In 2017, he became a member of the Board of Experts of the VI Moscow Biennale for Young Art. He is a member of the Artistic Committee for the 2018 Pernod Ricard Fellowship (Villa Vassilieff, Paris).
 Artistic strategies of so-called “post-socialist” art, which test the durability of the ideologeme of democracy in its contemporary geopolitical sense, are examined in Anthony Gardner’s recently published monograph. Gardner, A. Politically Unbecoming. Postsocialist Art against Democracy. Cambridge, MA, 2015.
 This duality of the definition and perception of borders was noted by W. J. T. Mitchell: “There are thus two basic kinds of borders: actual and virtual, literal and metaphoric, material and imaginary. It is important to stress, however, that these distinctions of kind, while seemingly obvious, themselves have permeable borders.
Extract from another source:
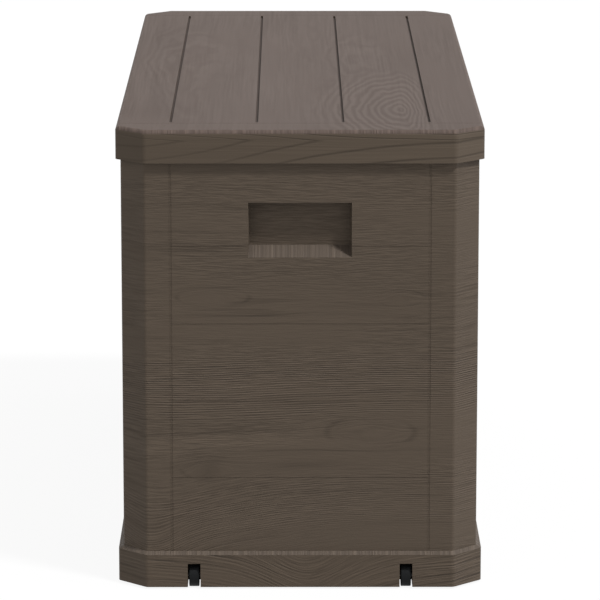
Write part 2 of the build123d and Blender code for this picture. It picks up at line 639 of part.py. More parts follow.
with BuildPart() as bar_saddles:
    for number in range(4):
        saddle_x = (number - 1.5) * SADDLE_PITCH
        with BuildSketch(Plane.YZ.offset(saddle_x)):
            for side in (-1, 1):
                with Locations((side * BAR_SPACING / 2, LID_UNDERSIDE - (BAR_HEIGHT + SADDLE_THICK) / 2)):
                    Rectangle(BAR_WIDTH + 2 * (FIT + SADDLE_THICK), BAR_HEIGHT + SADDLE_THICK)
                with Locations((side * BAR_SPACING / 2, LID_UNDERSIDE - SADDLE_THICK / 2)):
                    Rectangle(BAR_WIDTH + 2 * SADDLE_EAR, SADDLE_THICK)
                with Locations((side * BAR_SPACING / 2, LID_UNDERSIDE - BAR_HEIGHT / 2)):
                    Rectangle(BAR_WIDTH + 2 * FIT, BAR_HEIGHT, mode=Mode.SUBTRACT)
        extrude(amount=SADDLE_LENGTH / 2, both=True)
    with BuildSketch(Plane.XY.offset(LID_UNDERSIDE)):
        with Locations(saddle_screw_places):
            Circle(SCREW_RADIUS + RUNNING)
    extrude(amount=-SADDLE_THICK, mode=Mode.SUBTRACT)

with BuildPart() as saddle_screws:
    with BuildSketch(Plane.XY.offset(LID_UNDERSIDE - SADDLE_THICK)):
        with Locations(saddle_screw_places):
            Circle(SCREW_HEAD_RADIUS)
    extrude(amount=-SCREW_HEAD)
    with BuildSketch(Plane.XY.offset(LID_UNDERSIDE - SADDLE_THICK)):
        with Locations(saddle_screw_places):
            Circle(SCREW_RADIUS)
    extrude(amount=SADDLE_SCREW_LENGTH)


# ---- Hinges ----

def body_leaf(hinge_x):
    """Leaf on the rear wall with the two outer knuckles."""
    wall_y = BODY_WIDTH / 2
    foot = HINGE_Z - BODY_LEAF_DROP
    head = HINGE_Z - KNUCKLE_RADIUS - BODY_GAP
    with BuildPart() as leaf:
        with BuildSketch(Plane.YZ.offset(hinge_x)):
            with Locations((wall_y + LEAF_THICK / 2, (foot + head) / 2)):
                Rectangle(LEAF_THICK, head - foot)
        extrude(amount=HINGE_WIDTH / 2, both=True)
        for side in (-1, 1):
            knuckle_x = hinge_x + side * (HINGE_WIDTH - BODY_KNUCKLE) / 2
            with BuildSketch(Plane.YZ.offset(knuckle_x)):
                with Locations((wall_y + LEAF_THICK / 2, (foot + HINGE_Z) / 2)):
                    Rectangle(LEAF_THICK, HINGE_Z - foot)
                with Locations((HINGE_Y, HINGE_Z)):
                    Circle(KNUCKLE_RADIUS)
                    Circle(PIN_RADIUS + RUNNING, mode=Mode.SUBTRACT)
            extrude(amount=BODY_KNUCKLE / 2, both=True)
        with BuildSketch(BACK):
            with Locations(
                [(-hinge_x - side * HINGE_SCREW_SPACING / 2, HINGE_Z - BODY_SCREW_DROP) for side in (-1, 1)]
            ):
                Circle(SCREW_RADIUS + RUNNING)
        extrude(amount=LEAF_THICK, mode=Mode.SUBTRACT)
    return leaf


def lid_leaf(hinge_x):
    """Leaf inside the rear skirt with the middle knuckle."""
    leaf_y = SKIRT_INNER_Y - LEAF_THICK / 2
    foot = HINGE_Z + KNUCKLE_RADIUS + BODY_GAP
    head = HINGE_Z + LID_LEAF_RISE
    with BuildPart() as leaf:
        with BuildSketch(Plane.YZ.offset(hinge_x)):
            with Locations((leaf_y, (foot + head) / 2)):
                Rectangle(LEAF_THICK, head - foot)
        extrude(amount=HINGE_WIDTH / 2, both=True)
        with BuildSketch(Plane.YZ.offset(hinge_x)):
            with Locations((leaf_y, (HINGE_Z + head) / 2)):
                Rectangle(LEAF_THICK, head - HINGE_Z)
            with Locations((HINGE_Y, HINGE_Z)):
                Circle(KNUCKLE_RADIUS)
                Circle(PIN_RADIUS + RUNNING, mode=Mode.SUBTRACT)
        extrude(amount=LID_KNUCKLE / 2, both=True)
        with BuildSketch(Plane(origin=(0, SKIRT_INNER_Y, 0), x_dir=(-1, 0, 0), z_dir=(0, 1, 0))):
            with Locations(
                [(-hinge_x - side * HINGE_SCREW_SPACING / 2, HINGE_Z + LID_SCREW_RISE) for side in (-1, 1)]
            ):
                Circle(SCREW_RADIUS + RUNNING)
        extrude(amount=-LEAF_THICK, mode=Mode.SUBTRACT)
    return leaf


def hinge_pin(hinge_x):
    """Headed pin through the three knuckles."""
    with BuildPart() as pin:
        with BuildSketch(Plane.YZ.offset(hinge_x)):
            with Locations((HINGE_Y, HINGE_Z)):
                Circle(PIN_RADIUS)
        extrude(amount=HINGE_WIDTH / 2, both=True)
        for side in (-1, 1):
            with BuildSketch(Plane.YZ.offset(hinge_x + side * (HINGE_WIDTH + PIN_HEAD) / 2)):
                with Locations((HINGE_Y, HINGE_Z)):
                    Circle(PIN_HEAD_RADIUS)
            extrude(amount=PIN_HEAD / 2, both=True)
    return pin


left_body_leaf, middle_body_leaf, right_body_leaf = [body_leaf(x) for x in HINGE_XS]
left_lid_leaf, middle_lid_leaf, right_lid_leaf = [lid_leaf(x) for x in HINGE_XS]
left_hinge_pin, middle_hinge_pin, right_hinge_pin = [hinge_pin(x) for x in HINGE_XS]

with BuildPart() as body_hinge_screws:
    with BuildSketch(BACK.offset(LEAF_THICK)):
        with Locations(body_hinge_screw_places):
            Circle(SCREW_HEAD_RADIUS)
    extrude(amount=SCREW_HEAD)
    with BuildSketch(BACK.offset(LEAF_THICK)):
        with Locations(body_hinge_screw_places):
            Circle(SCREW_RADIUS)
    extrude(amount=-SCREW_LENGTH)

with BuildPart() as lid_hinge_screws:
    countersink = SCREW_HEAD_RADIUS - SCREW_RADIUS
    with BuildSketch(rear_skirt):
        with Locations(lid_screw_places):
            Circle(SCREW_RADIUS)
    extrude(amount=-(LID_WALL + LEAF_THICK))
    with Locations([rear_skirt * Location((x, z, -countersink / 2)) for x, z in lid_screw_places]):
        Cone(SCREW_RADIUS, SCREW_HEAD_RADIUS, countersink)


# ---- Padlock plate ----

with BuildPart() as lock_plate:
    plate_top = LID_BOTTOM - 2 * BODY_GAP
    with BuildSketch(FRONT):
        with Locations((0, plate_top - LOCK_PLATE_HEIGHT / 2)):
            RectangleRounded(LOCK_PLATE_WIDTH, LOCK_PLATE_HEIGHT, LOCK_PLATE_THICK)
        with Locations((0, LOCK_HOLE_Z)):
            Circle(LOCK_HOLE_RADIUS, mode=Mode.SUBTRACT)
        with Locations([(side * LOCK_SCREW_SPACING / 2, LOCK_HOLE_Z) for side in (-1, 1)]):
            Circle(SCREW_RADIUS + RUNNING, mode=Mode.SUBTRACT)
    extrude(amount=LOCK_PLATE_THICK)

with BuildPart() as lock_plate_screws:
    with BuildSketch(FRONT.offset(LOCK_PLATE_THICK)) as lock_heads:
        with Locations([(side * LOCK_SCREW_SPACING / 2, LOCK_HOLE_Z) for side in (-1, 1)]):
            Circle(SCREW_HEAD_RADIUS)
    extrude(amount=SCREW_HEAD)
    with BuildSketch(FRONT.offset(LOCK_PLATE_THICK)):
        with Locations([(side * LOCK_SCREW_SPACING / 2, LOCK_HOLE_Z) for side in (-1, 1)]):
            Circle(SCREW_RADIUS)
    extrude(amount=-SCREW_LENGTH)


pieces = {
    "base_tray": base_tray,
    "far_end_feet": far_end_feet,
    "front_panel": front_panel,
    "back_panel": back_panel,
    "wheel_end_panel": wheel_end_panel,
    "far_end_panel": far_end_panel,
    "front_wheel_end_post": front_wheel_end_post,
    "back_wheel_end_post": back_wheel_end_post,
    "front_far_end_post": front_far_end_post,
    "back_far_end_post": back_far_end_post,
    "base_screws": base_screws,
    "front_wheel": front_wheel,
    "back_wheel": back_wheel,
    "front_wheel_axle": front_wheel_axle,
    "back_wheel_axle": back_wheel_axle,
    "axle_rings": axle_rings,
    "lid_shell": lid_shell,
    "lid_bar_front": lid_bar_front,
    "lid_bar_back": lid_bar_back,
    "bar_saddles": bar_saddles,
    "saddle_screws": saddle_screws,
    "left_body_leaf": left_body_leaf,
    "middle_body_leaf": middle_body_leaf,
    "right_body_leaf": right_body_leaf,
    "left_lid_leaf": left_lid_leaf,
    "middle_lid_leaf": middle_lid_leaf,
    "right_lid_leaf": right_lid_leaf,
    "left_hinge_pin": left_hinge_pin,
    "middle_hinge_pin": middle_hinge_pin,
    "right_hinge_pin": right_hinge_pin,
    "body_hinge_screws": body_hinge_screws,
    "lid_hinge_screws": lid_hinge_screws,
    "lock_plate": lock_plate,
    "lock_plate_screws": lock_plate_screws,
}

os.makedirs("parts", exist_ok=True)
for name, piece in pieces.items():
    piece.part.label = name
    export_step(piece.part, f"parts/{name}.step")
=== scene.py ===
import json
import math

import bpy
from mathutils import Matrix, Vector


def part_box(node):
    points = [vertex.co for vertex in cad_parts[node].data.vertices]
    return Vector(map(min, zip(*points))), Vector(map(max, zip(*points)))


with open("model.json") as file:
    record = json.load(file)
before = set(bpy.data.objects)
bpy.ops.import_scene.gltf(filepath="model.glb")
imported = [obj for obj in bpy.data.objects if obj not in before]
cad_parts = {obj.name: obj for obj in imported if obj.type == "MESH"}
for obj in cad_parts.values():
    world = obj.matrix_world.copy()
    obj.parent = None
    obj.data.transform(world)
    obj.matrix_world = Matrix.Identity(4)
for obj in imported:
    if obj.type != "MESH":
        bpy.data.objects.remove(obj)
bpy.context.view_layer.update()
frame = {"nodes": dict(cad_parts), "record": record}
nodes = frame["nodes"]
print("loaded", len(nodes), "nodes")


# small helpers for node trees
def newMaterial(name):
    material = bpy.data.materials.new(name)
    material.use_nodes = True
    tree = material.node_tree
    tree.nodes.clear()
    output = tree.nodes.new("ShaderNodeOutputMaterial")
    return material, tree, output.inputs["Surface"]


def newFinish(name):
    material, tree, surface = newMaterial(name)
    shader = tree.nodes.new("ShaderNodeBsdfPrincipled")
    tree.links.new(shader.outputs[0], surface)
    return material, tree, shader


def plug(tree, value, socket):
    # a socket is linked, a number or a colour is set
    if isinstance(value, bpy.types.NodeSocket):
        tree.links.new(value, socket)
    else:
        socket.default_value = value


def calc(tree, operation, first, second=0.0, third=0.0):
    node = tree.nodes.new("ShaderNodeMath")
    node.operation = operation
    for socket, value in zip(node.inputs, (first, second, third)):
        plug(tree, value, socket)
    return node.outputs[0]


def squared(tree, value):
    return calc(tree, "MULTIPLY", value, value)


def vectorCalc(tree, operation, first, second=(0, 0, 0), output=0):
    node = tree.nodes.new("ShaderNodeVectorMath")
    node.operation = operation
    plug(tree, first, node.inputs[0])
    plug(tree, second, node.inputs[1])
    return node.outputs[output]


def joinAxes(tree, x, y=0.0, z=0.0):
    joined = tree.nodes.new("ShaderNodeCombineXYZ")
    for socket, value in zip(joined.inputs, (x, y, z)):
        plug(tree, value, socket)
    return joined.outputs[0]


def splitAxes(tree, vector):
    parts = tree.nodes.new("ShaderNodeSeparateXYZ")
    tree.links.new(vector, parts.inputs[0])
    return parts.outputs


def pick(tree, chooser, whenOff, whenOn):
    # whenOn where chooser is 1, whenOff where it is 0
    node = tree.nodes.new("ShaderNodeMix")
    node.data_type = "FLOAT"
    plug(tree, chooser, node.inputs[0])
    plug(tree, whenOff, node.inputs[2])
    plug(tree, whenOn, node.inputs[3])
    return node.outputs[0]


def spread(tree, value, cut, span=(0.0, 1.0), smooth=True):
    # what lies between the two levels of the cut is stretched over the span
    node = tree.nodes.new("ShaderNodeMapRange")
    node.interpolation_type = "SMOOTHSTEP" if smooth else "LINEAR"
    for socket, number in zip(node.inputs, (value, *cut, *span)):
        plug(tree, number, socket)
    return node.outputs[0]


def noise(tree, vector, scales, detail=1.0, roughness=0.5):
    node = tree.nodes.new("ShaderNodeTexNoise")
    plug(tree, vectorCalc(tree, "MULTIPLY", vector, scales), node.inputs["Vector"])
    node.inputs["Scale"].default_value = 1.0
    node.inputs["Detail"].default_value = detail
    node.inputs["Roughness"].default_value = roughness
    return node.outputs[0]


def patches(tree, vector, scales, cut, span):
    return spread(tree, noise(tree, vector, scales), cut, span)


def centred(tree, value):
    # 0 to 1 becomes -0.5 to 0.5
    return calc(tree, "SUBTRACT", value, 0.5)


def grey(tree, value):
    joined = tree.nodes.new("ShaderNodeCombineColor")
    for socket in joined.inputs:
        plug(tree, value, socket)
    return joined.outputs[0]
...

Real, material borders can be erased; virtual and metaphoric borders can become actual.” Mitchell, W. J. T. Border Wars. Translation and Convergence in Politics and Media // Image Science: Iconology, Visual Culture, and Media Aesthetics. (Chicago: University of Chicago, 2015), p. 167
 This term was proposed by the famous historian of Islamic art Oleg Grabar in his book: Grabar, O. The Mediation of Ornament. Princeton, 1992.
 For a fascinating story on the translation of temporal continuities into graphic images, see Rosenberg, D., Grafton, A., Cartographies of Time. A History of the Timeline. New York, 2010.
 The split and tension between dominant and local times in history, as well as an autonomous aesthetic time entailed in experiencing works of art, have been thoroughly analyzed by Keith Moxey in Moxey, K. Visual Time: The Image in History. Durham, NC, 2013.
 Here is a curious analogy: Three large cargo boxes, which metonymously represent the history of European geographical discoveries, colonization, and collecting, make up a part of the permanent exhibition in the regional Zeeuws Museum in Middelburg under the title De Wonderkamers (Cabinets of Curiosities). Visitors get inside these cargo boxes full of various artifacts that embody the corresponding themes of “Home and Trade,” “Life and Death,” and “Power and Splendor.”